Listed records
━━━━━━━━━━━━━━━━

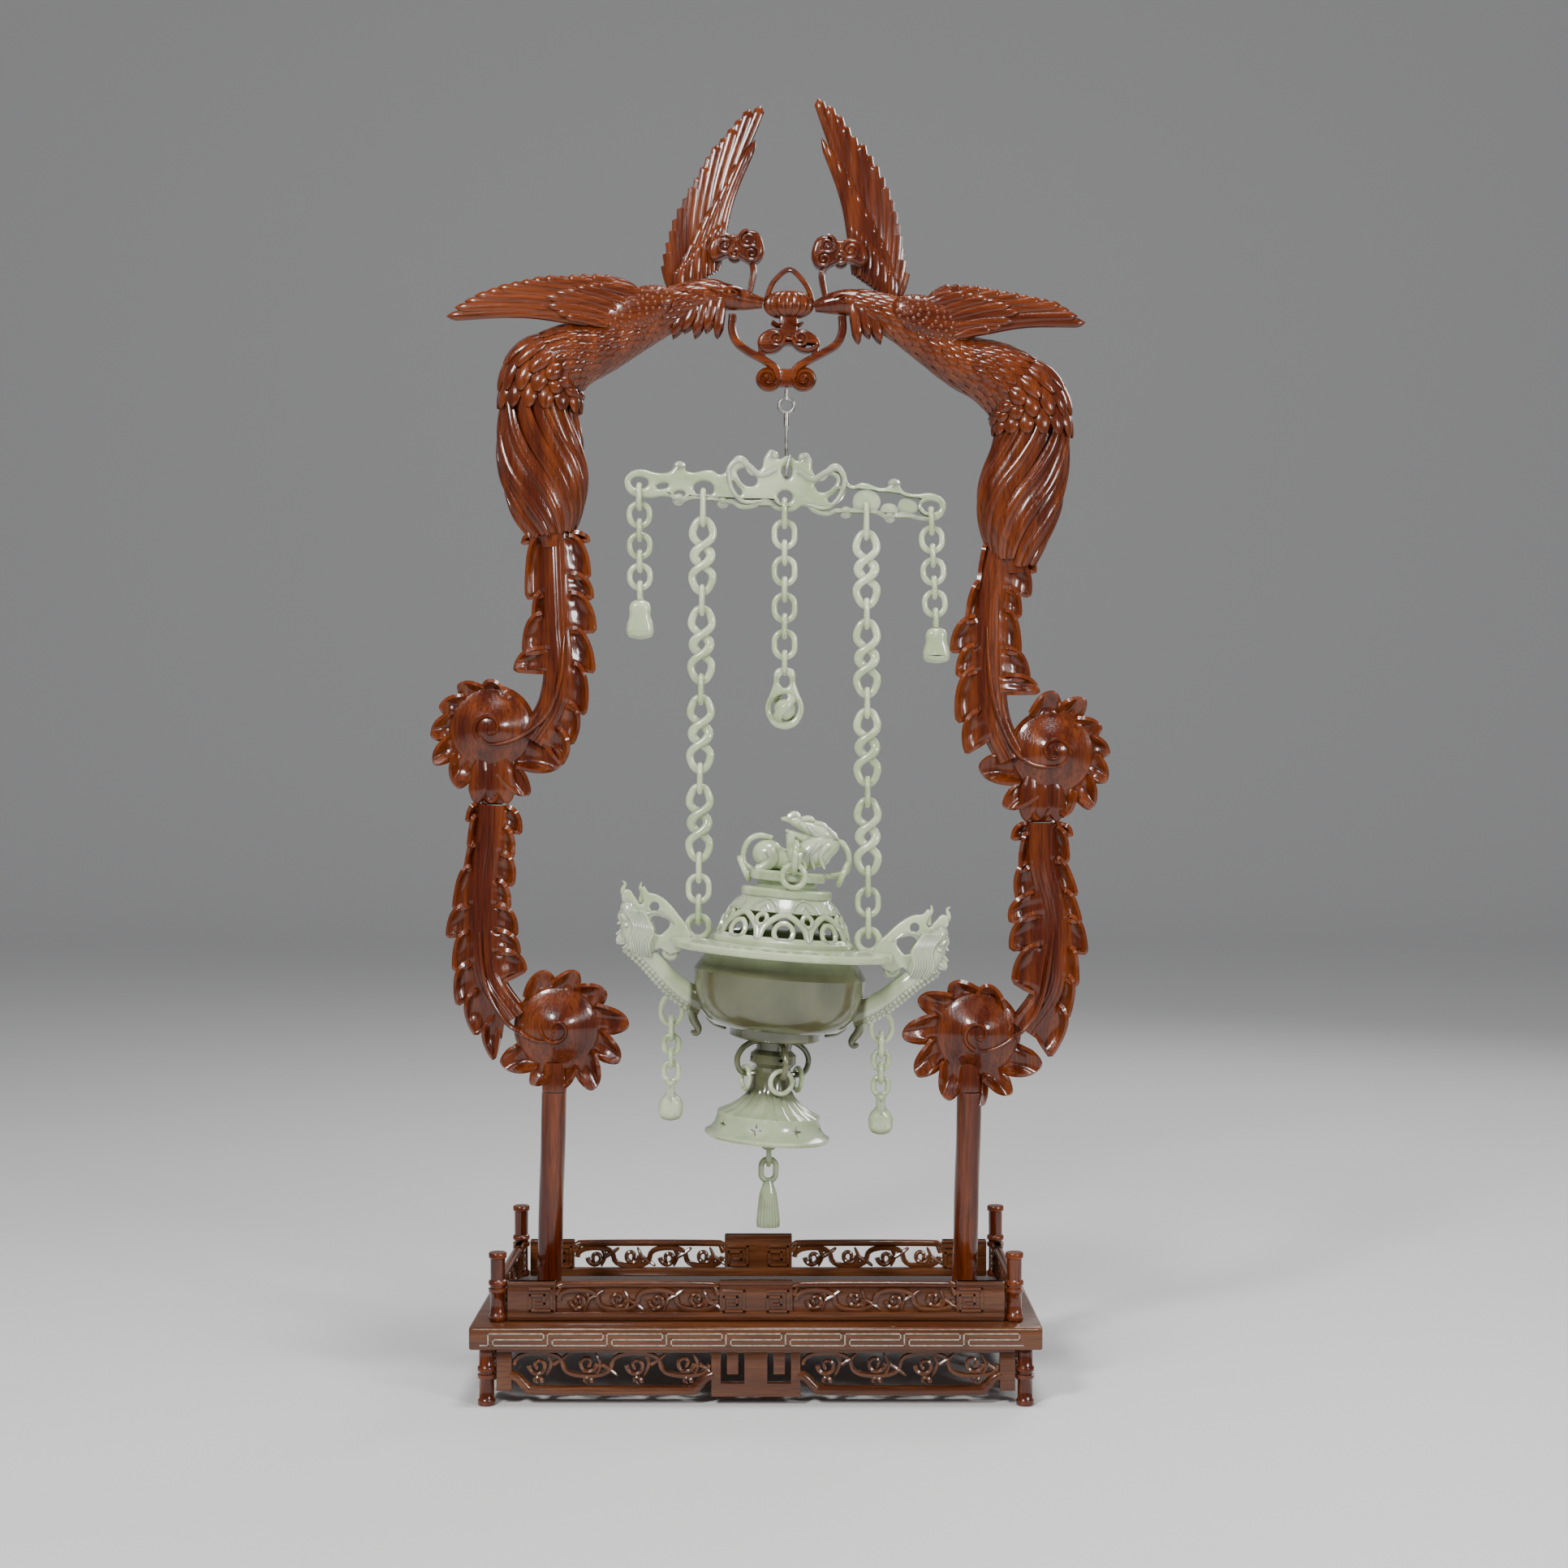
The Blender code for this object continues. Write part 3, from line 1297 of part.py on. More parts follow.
def build_lid():
    base = [
        (LID_RADIUS - 4.5 * MM, 4.6 * MM),
        (LID_RADIUS - 1.5 * MM, 4.6 * MM),
        (LID_RADIUS, 3.2 * MM),
        (LID_RADIUS, GAP),
        (LID_RADIUS - 4.5 * MM, GAP),
    ]
    top = [
        (0, LID_HEIGHT),
        (20.5 * MM, LID_HEIGHT),
        (20.5 * MM, 39 * MM),
        (16 * MM, 38.5 * MM),
        (16 * MM, 35 * MM),
        (24.6 * MM, 34.5 * MM),
        (24.6 * MM, 30 * MM),
        (22 * MM, 28.5 * MM),
        (0, 28.5 * MM),
    ]
    pieces = [turned(base, LID_SIDES), dome_lattice(), turned(top, LID_SIDES)]
    beast = [
        (-18, 57, 5, 6, 0), (-12, 54, 10, 9.5, 0), (-3, 52, 10.5, 10, 0), (5, 52, 10, 9.5, 0),
        (13, 56, 12.5, 9.5, 0), (20, 58, 12, 8.5, 0), (27, 60, 6, 5, 0),
    ]
    pieces.append(bird_body(beast, 6))
    head = [(-2, 72, 2, 2.5, 0), (5, 71, 4.5, 5, 0), (13, 68, 6.5, 6.5, 0), (22, 64, 6, 5.5, 0),
            (27, 60, 3, 3.5, 0)]
    pieces.append(bird_body(head, 6))
    pieces.append(lid_loop([(-14, 0, 61), (-24, 0, 60), (-25.5, 0, 49), (-16, 0, 42)]))
    pieces.append(lid_loop([(22, 0, 62), (32.5, 0, 59), (32.5, 0, 49), (16, 0, 42)]))
    for y in (-1, 1):
        pieces.append(
            lid_loop([(3, y * 7, 59), (3, y * 25, 57), (3, y * 26, 48), (3, y * 17, 42.5)])
        )
    fuse("lid", [moved(piece, CENSER_PLACE) for piece in pieces], JADE)


def build_lid_rings():
    places = {
        "left": ((-24.2, 0, 44.2), (1, 0, -0.4)),
        "right": ((28, 0, 45.2), (1, 0, 0)),
        "front": ((3, -22.6, 43.7), (0, 1, 0)),
        "back": ((3, 22.6, 43.7), (0, 1, 0)),
    }
    for name, (centre, face) in places.items():
        ring = ring_at([c * MM for c in centre], face)
        fuse("lid_ring_" + name, [moved(ring, CENSER_PLACE)], JADE)


def settle_on_origin():
    """Puts the middle of the underside of the whole on the origin."""
    corners = [v.co for obj in PARTS.objects for v in obj.data.vertices]
    middle_x = (min(c.x for c in corners) + max(c.x for c in corners)) / 2
    middle_y = (min(c.y for c in corners) + max(c.y for c in corners)) / 2
    floor = min(c.z for c in corners)
    for obj in PARTS.objects:
        obj.data.transform(Matrix.Translation((-middle_x, -middle_y, -floor)))


build_board()
build_feet_and_rail_posts()
build_aprons()
build_galleries()
build_posts()
for name in ("left", "right"):
    build_lower_plume(name)
    build_phoenix(name)
build_centre_ornament()
build_hook()
build_yoke()
build_chains()
build_censer()
build_stem_rings()
build_tassel()
build_lid()
build_lid_rings()
settle_on_origin()
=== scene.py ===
"""Looks of a carved jade hanging censer on its wood stand of two phoenixes.

Shapes are drawn in millimetres: x from the middle of the base board, y towards the back,
z from the table. The front faces -Y.
"""

import math

import bpy
import numpy as np
from mathutils import Matrix, Vector


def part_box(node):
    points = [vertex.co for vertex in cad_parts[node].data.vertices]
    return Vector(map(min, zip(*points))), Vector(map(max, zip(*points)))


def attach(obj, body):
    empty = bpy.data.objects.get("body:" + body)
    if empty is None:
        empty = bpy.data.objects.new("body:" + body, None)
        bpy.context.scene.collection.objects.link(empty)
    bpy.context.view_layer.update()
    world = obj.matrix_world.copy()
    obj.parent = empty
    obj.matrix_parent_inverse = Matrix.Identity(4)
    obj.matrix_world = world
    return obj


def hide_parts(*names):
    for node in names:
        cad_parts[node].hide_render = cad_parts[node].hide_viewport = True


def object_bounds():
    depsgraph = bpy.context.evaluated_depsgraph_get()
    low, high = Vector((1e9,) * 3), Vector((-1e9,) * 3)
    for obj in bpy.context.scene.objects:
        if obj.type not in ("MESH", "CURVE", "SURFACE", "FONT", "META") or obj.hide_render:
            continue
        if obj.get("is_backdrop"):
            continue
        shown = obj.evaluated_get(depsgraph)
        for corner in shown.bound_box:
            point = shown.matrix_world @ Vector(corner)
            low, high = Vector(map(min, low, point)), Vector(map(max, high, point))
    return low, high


bl_info = {
    "name": "Jade hanging censer",
    "version": (1, 0, 0),
    "blender": (4, 5, 0),
    "location": "View3D > Sidebar > Censer",
    "description": "Carves the jade censer, its chains and its wood stand over the packed solids",
    "category": "Object",
}

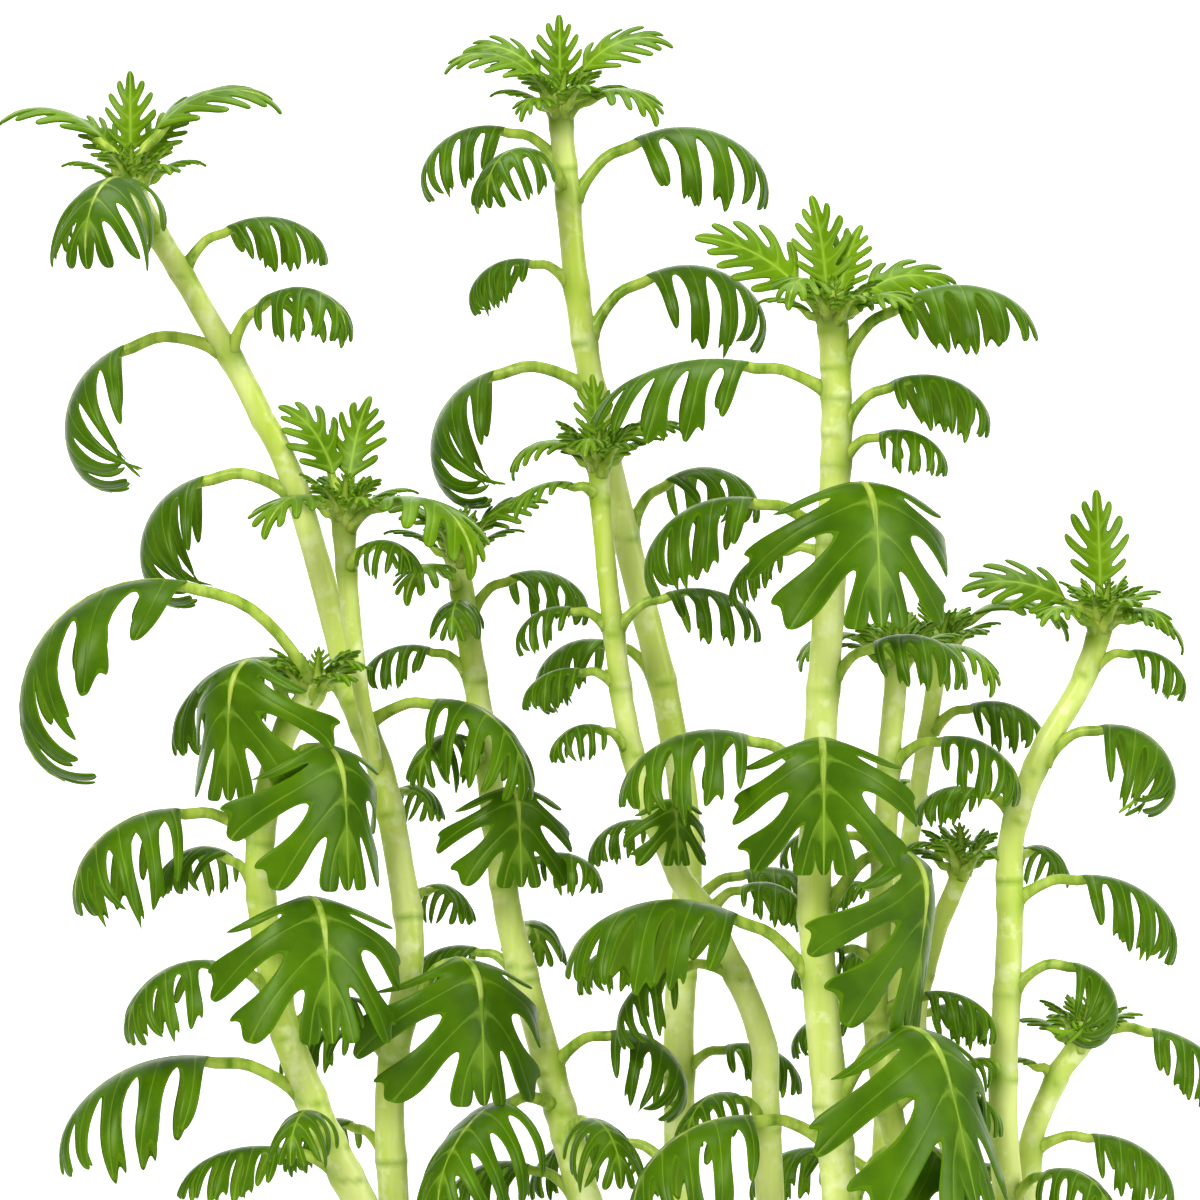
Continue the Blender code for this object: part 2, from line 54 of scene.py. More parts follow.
# Stems: radius at the foot, radius at the top, and the axis from top to foot, in millimetres
STEM_FOOT = 8.3
STEMS = {
    "left_tall": (2.4, 1.7, [
        (-76.8, 2, 180), (-66.5, 2, 161), (-56.7, 3, 143), (-51.8, 4, 133.3), (-46.7, 5, 114.8),
        (-43.2, 5, 101), (-39, 4, 90.5), (-36.2, 1, 77), (-34.5, -2, 63.5), (-37.4, -3, 42.5),
        (-36.9, -2, 26), (-36.3, 0, STEM_FOOT),
    ]),
    "left_branch": (1.0, 1.8, [
        (-44.4, -1, 130.3), (-44.1, -1, 122), (-42.9, -1, 110), (-41.6, -0.5, 101), (-39.8, 1.2, 92.5),
    ]),
    "left_low": (2.7, 1.9, [
        (-47.7, -9, 104), (-52.5, -9, 97.3), (-55, -10, 89), (-56.7, -10, 76), (-53.4, -11, 54),
        (-47.4, -11, 37.6), (-41.5, -10, 26), (-34.5, -9, STEM_FOOT),
    ]),
    "left_middle": (2.6, 1.7, [
        (-27.6, 9, 124.3), (-26, 9, 112), (-23.4, 9, 95.5), (-19.7, 9, 67.7), (-14.1, 7, 46.9),
        (-8.4, 4, 26), (-3, -1, STEM_FOOT),
    ]),
    "centre_tall": (2.5, 1.8, [
        (-12, 10, 191.8), (-11, 10, 179), (-8.3, 10, 155), (-2.3, 11, 126.5), (4.8, 12, 96.5),
        (7.2, 12, 77), (6, 12, 53), (6, 12, 41), (6.3, 10, STEM_FOOT),
    ]),
    "centre_short": (2.3, 1.45, [
        (-6.3, -1, 137.8), (-5.4, -1, 125), (-2.7, -2, 101), (0, -2, 89), (6, -2, 74), (10.4, -2, 68.9),
        (18, -2, 50.9), (18.8, -1, 42), (19.5, 0, 26), (20.3, 2, STEM_FOOT),
    ]),
    "right_tall": (2.8, 2.2, [
        (28.4, -14, 159.4), (29, -14, 149.8), (28.8, -14, 132.2), (26.1, -14, 81.5), (26.4, -14, 62.9),
        (29.7, -14, 26), (31.2, -13, STEM_FOOT),
    ]),
    "right_slim": (2.0, 1.7, [
        (38.6, -1, 108.5), (37.5, -1, 95), (35.4, -1, 52.9), (37.5, -1, 38.8), (41.6, -1, 26),
        (45, 0, STEM_FOOT),
    ]),
    "right_back": (1.7, 1.35, [
        (45.8, 21, 110), (42.8, 21, 89), (39.8, 21, 71), (37.5, 21, 41), (36, 18, STEM_FOOT),
    ]),
    "right_hidden": (1.7, 1.45, [
        (49.2, 13, 77), (44.7, 13, 64.9), (41.9, 12, 51.5), (45, 12, 39.5), (50.3, 12, 23),
        (51.8, 11, STEM_FOOT),
    ]),
    "right_leaning": (2.4, 1.7, [
        (69.8, 4, 114.5), (66.5, 4, 103.6), (60.9, 3, 94.3), (56, 3, 80.9), (55.6, 3, 66.5), (54.6, 3, 38),
        (57, 4, STEM_FOOT),
    ]),
    "right_low": (1.9, 1.7, [
        (68, 14, 50.9), (63.6, 14, 44.5), (59.3, 14, 33.5), (60, 12, STEM_FOOT),
    ]),
}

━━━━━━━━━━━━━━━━

What is expected
Tally how many lines of the records hold the word "objects". Answer with the number only.

Solution below
6